Model Compilation#

You can compile the model by executing a Python script that initializes an ONNX Runtime (ORT) inference session with the desired model and the AMD Vitis™ AI Execution Provider (EP). This process enables the Vitis AI EP to build the model, generating the necessary binaries for execution on the NPU.

Use the following code as a simple template to compile models for the NPU:

import onnxruntime

onnx_model = ...           # ONNX model to be compiled

provider_options_dict = {
    "config_file": ...,    # JSON config file for the Vitis AI compiler
    "cache_dir":   ...,    # Path to the cache directory
    "cache_key":   ...,    # Subfolder in the cache directory for the compiled model
    "target":   ...,       # Target platform for Vitis AI execution provider
}

session = onnxruntime.InferenceSession(
    onnx_model,
    providers=["VitisAIExecutionProvider"],  # Use the Vitis AI Execution Provider
    provider_options=[provider_options_dict] # The provider options for the Vitis AI EP
)

Supported Devices for Compilation#

Following list of devices are supported for compilation. The device must be specified in the Vitis AI config file.

{
  "passes": [
   {
     "name": "init",
     "plugin": "vaip-pass_init"
   },
   {
    "name": "vaiml_partition",
    "plugin": "vaip-pass_vaiml_partition",
    "vaiml_config":
    {
      "device": "ve2-xc2ve3858", # for XC2VE3858
      "logging_level": "info"
    }
   }
  ],
  "target": "VAIML",
  "targets": [
    {
      "name": "VAIML",
      "pass": ["init", "vaiml_partition"]
    }
  ]
}

Device Configuration Options#

Device

Vitis AI Config Option

XC2VE3858

“device”: “ve2-xc2ve3858”

XC2VE3504

“device”: “ve2-xc2ve3504”

XC2VE3558

“device”: “ve2-xc2ve3558”

XC2VE3804

“device”: “ve2-xc2ve3804”

Note

Ensure that the working directory inside the Docker container has write permissions so that the generated model is saved successfully.

Note

For ONNX models greater than 2GB and when converting a PyTorch model to ONNX format, the ONNX model can be split into 2 parts:

  • model.onnx

  • model.onnx.data

import onnxruntime
import os

Model = 'mymodel'

# Prepend full path to ONNX model
model_name = os.getcwd() + '/' + Model + '.onnx'
compile_cache = os.getcwd() + '/cache_dir'

provider_options_dict1 = {
    "config_file": 'vitisai_config.json',
    "cache_dir": compile_cache,
    "cache_key": Model,
    "ai_analyzer_visualization": True,  # Enable visualization output for analysis
    "ai_analyzer_profiling": True,      # Enable profiling data collection
    "target": "VAIML"
}

session1 = onnxruntime.InferenceSession(
    model_name,
    providers = ["VitisAIExecutionProvider"],
    provider_options = [provider_options_dict1])

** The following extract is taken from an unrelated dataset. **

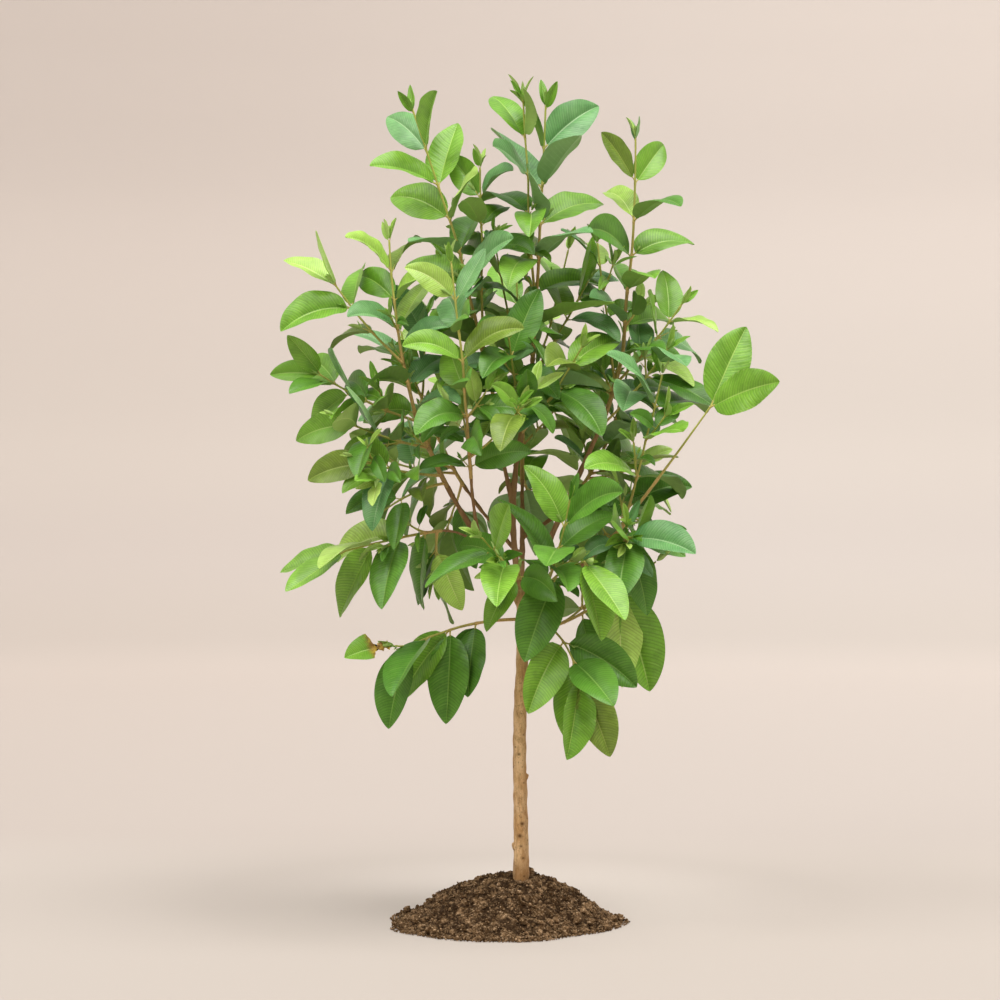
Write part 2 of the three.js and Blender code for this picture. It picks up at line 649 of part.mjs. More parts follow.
// Every leaf of a shoot that finds room. Each leaf draws the same count of numbers, found or not.
function growLeaves(grown, random, taken) {
  const { shoot } = grown;
  const budSize = shoot.bud ?? SHOOT.bud;
  const leaves = [];
  for (const [i, t] of grown.pairs.entries()) {
    const bud = i === shoot.pairs;
    const share = i / shoot.pairs;
    for (let pair = 0; pair < 2; pair++) {
      const [r1, r2, r3, r4, r5, r6] = Array.from({ length: 6 }, random);
      if (shoot.lost?.includes(2 * i + pair)) continue;
      const around = shoot.turn + i * 90 + pair * 180 + (r1 - 0.5) * STAND.aroundStray;
      const spread = between(STAND.away, share) + (r2 - 0.5) * STAND.awayStray;
      const away = bud ? BUD.away[0] + BUD.away[1] * budSize : spread;
      const [whole, linear, cubic] = STAND.size;
      const fullSize = whole + linear * share + cubic * share ** 3;
      const size = bud ? budSize : fullSize * (STAND.sizeLeast + STAND.sizeStray * r3);
      const sag = (shoot.sag ?? 0) * (1 + (r4 - 0.5) * STAND.sagStray);
      const bend = between(STAND.droop, share) * (1 + (r4 - 0.5) * STAND.droopStray);
      const droop = (bud ? BUD.droop * budSize : bend) / (1 + STAND.eased * sag);
      const roll = (r5 - 0.5) * STAND.rollStray;
      const fold = LEAF.fold * (1 + (r6 - 0.5) * STAND.foldStray);
      const common = { t: t + pair * SHOOT.stagger, length: shoot.leaf * size, droop, roll, fold, sag };
      for (const [turn, lift] of WAYS_ROUND) {
        const leaf = leafAt(grown, { ...common, around: around + turn, away: away - lift });
        const shape = { ...obstacle(leafShape(leaf, LEAF.clearance)), limb: grown.limb, pair: i };
        if (!inCrown(shape.points.at(-1))) continue;
        if (taken.some((other) => !isOwn(shape, other) && touches(shape, other))) continue;
        taken.push(shape);
        leaves.push(leaf);
        break;
      }
    }
  }
  return leaves;
}

// ---------------------------------------------------------------- the soil

// The heap without its clods, at the share r of its radius in the direction a.
function soilSlope(r, a) {
  const lumps = SOIL.lumps.reduce((sum, [count, phase, size]) => sum + size * Math.sin(count * a + phase), 0);
  const reach = SOIL.radius * r * (1 + (SOIL.lump * lumps * r) / 2);
  const [count, turn] = SOIL.bumps;
  const bumps = SOIL.bump * Math.sin(count * a + turn * r) * Math.sin(Math.PI * r);
  const [breadth, skirt] = SOIL.dome;
  const dome = (1 - r ** breadth) ** skirt + bumps;
  return vec([
    SOIL.centre[0] * r + reach * Math.cos(a),
    SOIL.centre[1] * r + reach * Math.sin(a),
    SOIL.height * Math.max(0, dome),
  ]);
}

const clods = Array.from({ length: SOIL.clods }, (_, i) => {
  const at = soilSlope(SOIL.clodReach * Math.sqrt((i + 0.5) / SOIL.clods), i * GOLDEN_ANGLE);
  return { at, radius: between(SOIL.clodSize, (i * GOLDEN_ANGLE) % 1) };
});

// The heap's surface: its slope with the highest clod at each place, which dies away at the rim.
function soilPoint(r, a) {
  const point = soilSlope(r, a);
  const rises = clods.map(({ at, radius }) => {
    const off = Math.hypot(point.x - at.x, point.y - at.y) / radius;
    return SOIL.clodRise * radius * Math.max(0, 1 - off ** 2);
  });
  point.z += Math.max(...rises) * (1 - r ** 6);
  return point;
}

function soilSolid() {
  const points = [soilPoint(0, 0), vec([...SOIL.centre, 0])];
  const triangles = [];
  const at = (ring, sector) => 2 + (ring - 1) * SOIL.sectors + (sector % SOIL.sectors);
  for (let ring = 1; ring <= SOIL.rings; ring++) {
    for (let sector = 0; sector < SOIL.sectors; sector++) {
      points.push(soilPoint(ring / SOIL.rings, (sector / SOIL.sectors) * 2 * Math.PI));
    }
  }
  for (let sector = 0; sector < SOIL.sectors; sector++) {
    triangles.push([0, at(1, sector), at(1, sector + 1)]);
    triangles.push([1, at(SOIL.rings, sector + 1), at(SOIL.rings, sector)]);
    for (let ring = 1; ring < SOIL.rings; ring++) {
      triangles.push([at(ring, sector), at(ring + 1, sector), at(ring + 1, sector + 1)]);
      triangles.push([at(ring, sector), at(ring + 1, sector + 1), at(ring, sector + 1)]);
    }
  }
  return solidFrom(points, triangles);
}

// The trunk's foot a little enlarged, with a little room under it.
function socket() {
  const room = {
    ...trunk,
    pointAt: (t) => trunk.pointAt(t).setZ(TRUNK.foot - GAP + (TRUNK.fork - TRUNK.foot) * t),
  };
  return limbSolid(room, TRUNK.sides, evenly(TRUNK.steps), GAP);
}

function knob({ height, angle, size }) {
  const t = (height - TRUNK.foot) / (TRUNK.fork - TRUNK.foot);
  const reach = trunk.radiusAt(t) - KNOB.sunk * size;
  const geometry = new THREE.SphereGeometry(size, ...KNOB.facets).scale(1, 1, KNOB.tall);
  const at = trunk.pointAt(t);
  const turn = angle * RADIANS;
  geometry.translate(at.x + reach * Math.cos(turn), at.y + reach * Math.sin(turn), at.z);
  geometry.deleteAttribute("normal");
  geometry.deleteAttribute("uv");
  return solidOf(geometry);
}

// ---------------------------------------------------------------- the tree

const tree = new THREE.Group();
tree.add(meshFrom(soilSolid().subtract(socket()), "soil_mound", soilLook()));

const trunkStations = evenly(TRUNK.steps);
const bareTrunk = limbSolid(trunk, TRUNK.sides, trunkStations);
tree.add(meshFrom(KNOBS.reduce((solid, k) => solid.add(knob(k)), bareTrunk), "trunk", barkLook()));

// A bough is cut clear of the trunk and of the boughs before it.
const boughStations = evenly(BOUGH_STEPS);
const cutters = [limbSolid(trunk, TRUNK.sides, trunkStations, GAP)];
for (const [name, limb] of Object.entries(boughs)) {
  const whole = limbSolid(limb, BOUGH_SIDES, boughStations);
  tree.add(meshFrom(cutters.reduce((left, cutter) => left.subtract(cutter), whole), name, barkLook()));
  cutters.push(limbSolid(limb, BOUGH_SIDES, boughStations, GAP));
}

// All the shoots come first, so that no leaf grows through one.
const limbObstacle = (limb, stations) => ({
  ...obstacle(limbShape(limb, SHOOT.sides, stations, LIMB_CLEARANCE)),
  limb,
});
const taken = [trunk, ...Object.values(boughs)].map((limb) => limbObstacle(limb, boughStations));
const masses = Object.entries(MASSES).map(([name, mass]) => {
  const shoots = [];
  for (const shoot of mass.shoots) shoots.push(growShoot(mass, shoot, shoots));
  for (const { limb, stations } of shoots) taken.push(limbObstacle(limb, stations));
  return { name, shoots };
});

let seed = 1;
for (const { name, shoots } of masses) {
  const leaves = shoots.flatMap((shoot) => growLeaves(shoot, seeded(seed++), taken));
  const stems = shoots.map(({ limb, stations }) => limbSolid(limb, SHOOT.sides, stations));
  tree.add(meshFrom(wasm.Manifold.union([...stems, ...leaves.map(leafSolid)]), name, leafLook()));
}

export default tree;
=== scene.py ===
"""The guava tree for Blender: bark, twigs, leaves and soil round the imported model, with its studio.

Tables and growth are in millimetres, as in the model's source, and meshes are written in metres.
"""

import math
import random

import bpy
import numpy as np
from mathutils import Matrix, Quaternion, Vector, noise


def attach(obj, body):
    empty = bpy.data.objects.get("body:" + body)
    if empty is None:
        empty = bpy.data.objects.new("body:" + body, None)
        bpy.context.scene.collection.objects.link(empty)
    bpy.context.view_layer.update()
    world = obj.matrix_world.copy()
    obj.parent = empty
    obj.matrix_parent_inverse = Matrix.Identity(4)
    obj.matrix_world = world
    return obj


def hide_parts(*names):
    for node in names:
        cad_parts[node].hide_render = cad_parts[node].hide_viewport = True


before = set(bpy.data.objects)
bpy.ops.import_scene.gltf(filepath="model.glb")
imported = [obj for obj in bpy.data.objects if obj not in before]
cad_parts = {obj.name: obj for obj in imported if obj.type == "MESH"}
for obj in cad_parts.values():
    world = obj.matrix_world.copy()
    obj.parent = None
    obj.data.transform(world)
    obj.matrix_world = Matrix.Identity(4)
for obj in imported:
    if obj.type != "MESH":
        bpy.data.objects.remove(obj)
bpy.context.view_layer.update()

MM = 0.001
UP = Vector((0, 0, 1))
FRONT = Vector((0, -1, 0))

# ---------------------------------------------------------------- the source's sizes

SOIL = dict(
    centre=(-23, 0),
    radius=156,
    height=66,
    sectors=52,
    rings=12,
    lump=0.075,
    lumps=((3, 1, 1), (5, 2.2, 0.7), (9, 0.6, 0.5)),
    bump=0.05,
    bumps=(7, 11),
    dome=(2.1, 1.5),
    clods=60,
    clod_size=(11, 23),
    clod_rise=0.42,
    clod_reach=0.94,
)
TRUNK = dict(
    foot=14,
    fork=462,
    foot_radius=11.2,
    fork_radius=7.6,
    flare=5,
    flare_height=26,
    sway=1.6,
    bends=(9, 7),
    lean=2,
)
KNOBS = [dict(height=108, angle=180, size=3.4), dict(height=205, angle=0, size=3.0)]

# Each bough: what it leaves from and at which share of its length, the point that its curve bends
# towards, its tip, and its radii at both ends.
BOUGHS = {
    "bough_centre": ("trunk", 0.985, (-20, 4, 560), (-2, 12, 660), (5.4, 3.6)),
    "bough_left": ("trunk", 0.955, (-66, -20, 545), (-101, -30, 609), (5.0, 3.2)),
    "bough_right": ("trunk", 0.97, (62, 16, 580), (112, 26, 690), (5.0, 3.2)),
    "bough_low_right": ("trunk", 0.93, (60, -14, 478), (128, -45, 540), (4.2, 3.0)),
    "bough_back": ("trunk", 0.94, (4, 70, 530), (4, 108, 620), (4.6, 3.0)),
    "bough_top_left": ("bough_centre", 0.62, (-28, 8, 660), (-34, 12, 712), (3.1, 2.6)),
    "bough_front": ("bough_left", 0.48, (-66, -48, 580), (-68, -66, 624), (2.9, 2.3)),
    "bough_low_left": ("bough_left", 0.34, (-72, -22, 552), (-112, -32, 548), (2.3, 1.9)),
    "bough_back_left": ("bough_back", 0.4, (-46, 68, 560), (-80, 84, 612), (3.2, 2.5)),
    "bough_back_right": ("bough_back", 0.55, (50, 86, 560), (86, 98, 606), (3.2, 2.5)),
}


def leader(tip, pairs, leaf, turn, bare, **more):
    """A shoot's tip, its pairs of leaves below the last one, its longest leaf, its first pair's turn in
    degrees, and the share of its length without leaves. Fallen leaves are listed as lost."""
    return dict(tip=tip, pairs=pairs, leaf=leaf, turn=turn, bare=bare, **more)


def branch(at, *row, **more):
    """The same for a shoot that leaves the mass's first one at that share of its length."""
    return dict(leader(*row, **more), on=0, at=at)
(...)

Steps to invoke the compiler#

Follow these steps to invoke the compiler

  1. Load the Docker image onto the host machine:

    docker load -i <Docker Name>.tgz
    
  2. Get the Docker repository and tag to be used:

    docker images
    
  3. Start the Docker container with the model folder and license directory mounted:

    docker run -it --rm --ulimit stack=-1:-1 --network host \
        -v </yourLicenseDir>:/usr/licenses \
        -v <HostDir>/MyModel:/MyModel \
        <Docker REPOSITORY:TAG> bash
    

    Note

    The -v option specifies the host directory to be mapped into a directory inside the Docker container. Ensure the host folder mapped into the container has write access for all users.

  1. Inside the container, compile the ONNX model with Vitis AI:

    python3 compile.py
    
compile.py creates an ONNX Runtime inference session using the

VitisAIExecutionProvider. It reads compilation settings from vitisai_config.json, including the target device and output cache directory. Running this script triggers model compilation and saves the compiled artifacts to the cache directory specified in the provider options.